Locally referred to as jhum cultivation, this practice is considered as an important mainstay of food production for a considerable population in northeast India in States like Arunachal Pradesh, Nagaland, Mizoram, Meghalaya, Tripura and Manipur. 

Details

  • The publication notes that between 2000 and 2010, the land under shifting cultivation dropped by 70 %.
  • The report quotes data of the Indian Council of Forestry Research and Education published in Statistical Year Book-2014 by the Ministry of Statistics and Programme Implementation, which points out that from 35,142 sq km in 2000, the area under jhum cultivation dropped to 10,306 sq km in 2010.
  • The Wastelands Atlas Map shows a reduction in shifting cultivation in north-eastern States from 16,435.18 sq km to 8,771.62 sq km in two years.
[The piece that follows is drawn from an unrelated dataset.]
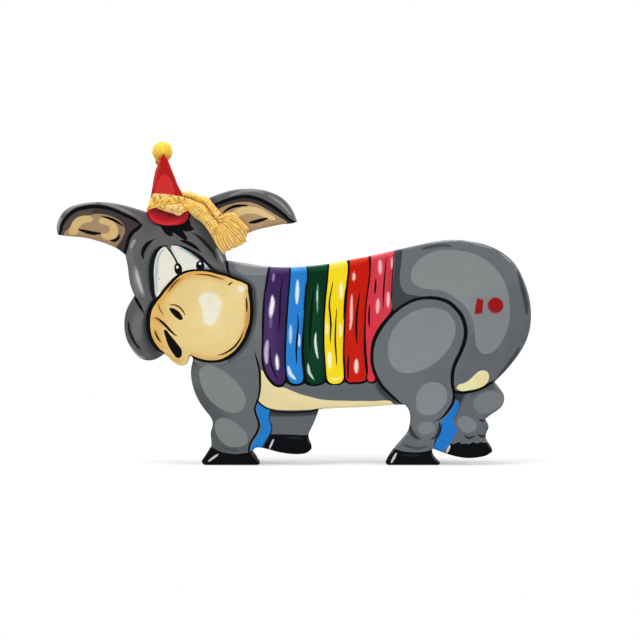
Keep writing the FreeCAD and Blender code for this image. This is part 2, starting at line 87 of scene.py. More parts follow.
def turn(a, b, c):
    u = (b[0] - a[0], b[1] - a[1])
    w = (c[0] - b[0], c[1] - b[1])
    return abs(math.degrees(math.atan2(u[0] * w[1] - u[1] * w[0], u[0] * w[0] + u[1] * w[1])))


def smooth(points, closed, step=1.1, corner=48.0):
    """A smooth line through the points, sharp where the drawing turns by more than corner degrees."""
    p = [tuple(map(float, q)) for q in points]
    if closed and math.dist(p[0], p[-1]) < 1e-6:
        p = p[:-1]
    n = len(p)
    if n < 3:
        return np.array(p)
    sharp = []
    for i in range(n):
        if not closed and i in (0, n - 1):
            sharp.append(True)
        else:
            sharp.append(turn(p[i - 1], p[i], p[(i + 1) % n]) > corner)

    def tangent(i, forward):
        a, b, c = np.array(p[i - 1]), np.array(p[i]), np.array(p[(i + 1) % n])
        if sharp[i]:
            return (c - b) / max(1e-9, np.linalg.norm(c - b)) if forward else (b - a) / max(1e-9, np.linalg.norm(b - a))
        da, dc = np.linalg.norm(b - a), np.linalg.norm(c - b)
        t = ((b - a) / max(da, 1e-9) * dc + (c - b) / max(dc, 1e-9) * da) / max(da + dc, 1e-9)
        return t

    out = []
    for i in range(n if closed else n - 1):
        a, b = np.array(p[i]), np.array(p[(i + 1) % n])
        d = np.linalg.norm(b - a)
        ta, tb = tangent(i, True) * d, tangent((i + 1) % n, False) * d
        k = max(1, int(math.ceil(d / step)))
        for j in range(k):
            s = j / k
            out.append(
                (2 * s**3 - 3 * s**2 + 1) * a + (s**3 - 2 * s**2 + s) * ta + (-2 * s**3 + 3 * s**2) * b + (s**3 - s**2) * tb
            )
    if not closed:
        out.append(np.array(p[-1]))
    return np.array(out)


def natural(points, step):
    """Natural cubic spline by chord length: the curve the CAD outline is interpolated with."""
    q = np.array(points, float)
    if len(q) == 2:
        k = max(1, int(np.linalg.norm(q[1] - q[0]) / step))
        return q[0] + (q[1] - q[0]) * np.linspace(0, 1, k + 1)[:, None]
    h = np.linalg.norm(np.diff(q, axis=0), axis=1)
    t = np.concatenate([[0], np.cumsum(h)])
    n = len(q)
    A = np.zeros((n, n))
    R = np.zeros((n, 2))
    A[0, 0] = A[-1, -1] = 1
    for i in range(1, n - 1):
        A[i, i - 1], A[i, i], A[i, i + 1] = h[i - 1], 2 * (h[i - 1] + h[i]), h[i]
        R[i] = 6 * ((q[i + 1] - q[i]) / h[i] - (q[i] - q[i - 1]) / h[i - 1])
    M = np.linalg.solve(A, R)
    s = np.linspace(0, t[-1], max(2, int(t[-1] / step)) + 1)
    i = np.clip(np.searchsorted(t, s, side="right") - 1, 0, n - 2)
    a, b = (t[i + 1] - s)[:, None], (s - t[i])[:, None]
    hi = h[i][:, None]
    return (
        M[i] * a**3 / (6 * hi)
        + M[i + 1] * b**3 / (6 * hi)
        + (q[i] / hi - M[i] * hi / 6) * a
        + (q[i + 1] / hi - M[i + 1] * hi / 6) * b
    )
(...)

  • The publication also addresses the issue of food and nutritional security of communities involved in jhum cultivation during transition and transformation by broadening the public distribution system (PDS) to ensure widespread access to cereals and other basic food items.
  • The publication also suggested that shifting cultivation fallows must be legally perceived and categorised as ‘regenerating fallows’ and that credit facilities be extended to those who practise shifting cultivation.